La ilegal incautación del barco en aguas del mar territorial de la nación suramericana, en una acción que viola y coexistencia de la soberanía de los Estados, la convivencia pacífica, así como la autodeterminación de los pueblos ,el principio de la no intervención de la Carta de las Naciones Unidas.

El Tribunal Internacional del Derecho del Mar, en el caso Saiga (1999), estableció que el uso de la fuerza debe evitarse en la medida de lo posible y, donde sea inevitable, no debe ir más allá de lo razonable. Destruir embarcaciones con sus tripulantes a bordo difícilmente cumple este estándar de proporcionalidad. Estos no son "daños colaterales" en una guerra, sino que más bien se trata de ejecuciones extrajudiciales en operaciones que deberían regirse por estándares de aplicación de la ley, no por lógica militar.

Por otro lado, la caracterización de estas operaciones como parte de un «conflicto armado» constituye una distorsión fundamental del derecho internacional humanitario. Los narcotraficantes no son combatientes, son delincuentes. Las organizaciones de narcotráfico son empresas criminales que deben ser perseguidas mediante cooperación judicial internacional, no mediante operaciones militares.

Esta distinción no es semántica. Es la diferencia entre un mundo donde los criminales son detenidos y juzgados, y uno donde pueden ser ejecutados sumariamente si una potencia militar los considera enemigos. Si aceptamos que Estados Unidos puede declararle la guerra a organizaciones criminales y ejecutar a sus presuntos miembros en aguas internacionales, cualquier otro Estado podría usar los mismos argumentos para violar el derecho internacional y debería ser admitido.

La prohibición del uso de la fuerza, consagrada en el artículo 2(4) de la Carta de las Naciones Unidas, no admite excepciones creativas. Interpretando la jurisprudencia de la Corte Internacional de Justicia, no todo hecho ilícito constituye o se asimila a un «ataque armado» que habilite el uso de fuerza militar bajo el manto de la legítima defensa. Redefinir unilateralmente las categorías del derecho internacional para justificar operaciones militares socava todo el sistema de seguridad colectiva construido tras la Segunda Guerra Mundial.

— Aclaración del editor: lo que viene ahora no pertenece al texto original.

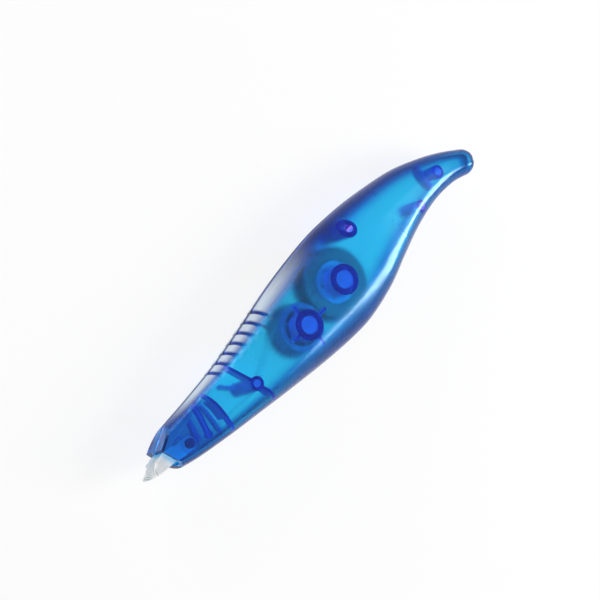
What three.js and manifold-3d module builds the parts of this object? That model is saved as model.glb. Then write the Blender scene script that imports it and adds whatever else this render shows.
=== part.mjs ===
// Pen-style correction tape in a translucent snap-together case.
// Millimetres. The pen lies on its back shell: +Z is its thickness, +X runs from tip to tail,
// and +Y points to the ribbed back edge. The plane z = 0 is the parting plane while it is built.

import * as THREE from 'three';
import { mergeVertices } from 'three/addons/utils/BufferGeometryUtils.js';
import Module from 'manifold-3d';

const wasm = await Module();
wasm.setup();

// Clearances
const seatGap = 0.3;
const partingGap = 0.2;
const filmGap = 0.2;
const guardGap = 0.15;
const ribGap = 0.4;

// Case: the two rails are the edges of the parting plane, paired across the body
const upperRailPoints = [
  [2, 5.4], [13, 6.8], [26, 7.55], [40, 8.7], [54, 10.8], [68, 13.25], [80, 14.65],
  [91, 15.3], [103, 14.65], [114, 13.1], [124, 11.0], [133, 7.6], [139.2, 4.5],
];
const lowerRailPoints = [
  [2, -1.7], [13, -5.6], [26, -8.1], [40, -10.1], [54, -12.05], [68, -13.75], [80, -14.6],
  [88, -14.3], [98, -12.25], [107, -9.15], [117, -6.05], [127, -4.15], [135.2, -4.2],
];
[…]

En relación con la presencia de portaviones cerca del mar de Venezuela, es posible afirmar que el uso de la fuerza deja de ser necesario y pasa a convertirse en una amenaza del uso de la fuerza. El USS Gerald R. Ford no está desplegado en el Caribe para ejercer operaciones de navegación. Su presencia, junto con la de otros destructores, cruceros y submarinos, constituye la mayor concentración de poder naval en la región desde la Guerra Fría. Cuando este despliegue se acompaña de declaraciones por parte de altos funcionarios estadounidenses sobre posibles operaciones militares en aguas internacionales cercanas a Venezuela y de la continuación de ataques letales mediante aeronaves no tripuladas, trasciende la mera presencia naval y se configura como una amenaza prohibida por el derecho internacional.

El artículo 2(4) prohíbe tanto el uso como la amenaza del uso de la fuerza. El despliegue de capacidad militar abrumadora, vinculado a demandas específicas de política, configura precisamente el tipo de coerción que la Carta buscaba eliminar de las relaciones internacionales. Es el retorno a la diplomacia de las cañoneras, vestida con retórica de seguridad.

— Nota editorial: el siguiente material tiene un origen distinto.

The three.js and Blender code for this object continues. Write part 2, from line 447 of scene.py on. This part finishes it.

Si normalizamos que potencias navales ejecuten personas en aguas internacionales invocando sus propias definiciones de seguridad, habremos retrocedido siglos en la construcción del orden internacional. Hoy son los presuntos narcotraficantes, mañana podrían ser pescadores en zonas disputadas, activistas ambientales que «amenazan intereses económicos», o cualquier grupo que una potencia considere inconveniente.

Estados con flotas mercantes importantes —incluido Estados Unidos— dependen de que sus ciudadanos puedan navegar sin temor a ser ejecutados por marinas extranjeras. Erosionar este principio por conveniencia táctica es destruir un sistema del cual todos nos beneficiamos. Los 83 muertos en el Caribe no son solo víctimas de operaciones cuestionables, son los primeros caídos en el desmantelamiento del orden marítimo internacional.

Esta no es una discusión académica sobre tecnicismos jurídicos. Es una pregunta fundamental sobre si el derecho internacional mantiene relevancia cuando es desafiado por quienes tienen poder para ignorarlo. Los Estados de la región, las organizaciones internacionales y la comunidad académica tenemos la responsabilidad de responder con claridad. O defendemos las normas que permiten la coexistencia pacífica o aceptamos el retorno a un mundo donde el poder militar determina unilateralmente quién vive y quién muere en los espacios comunes de la humanidad.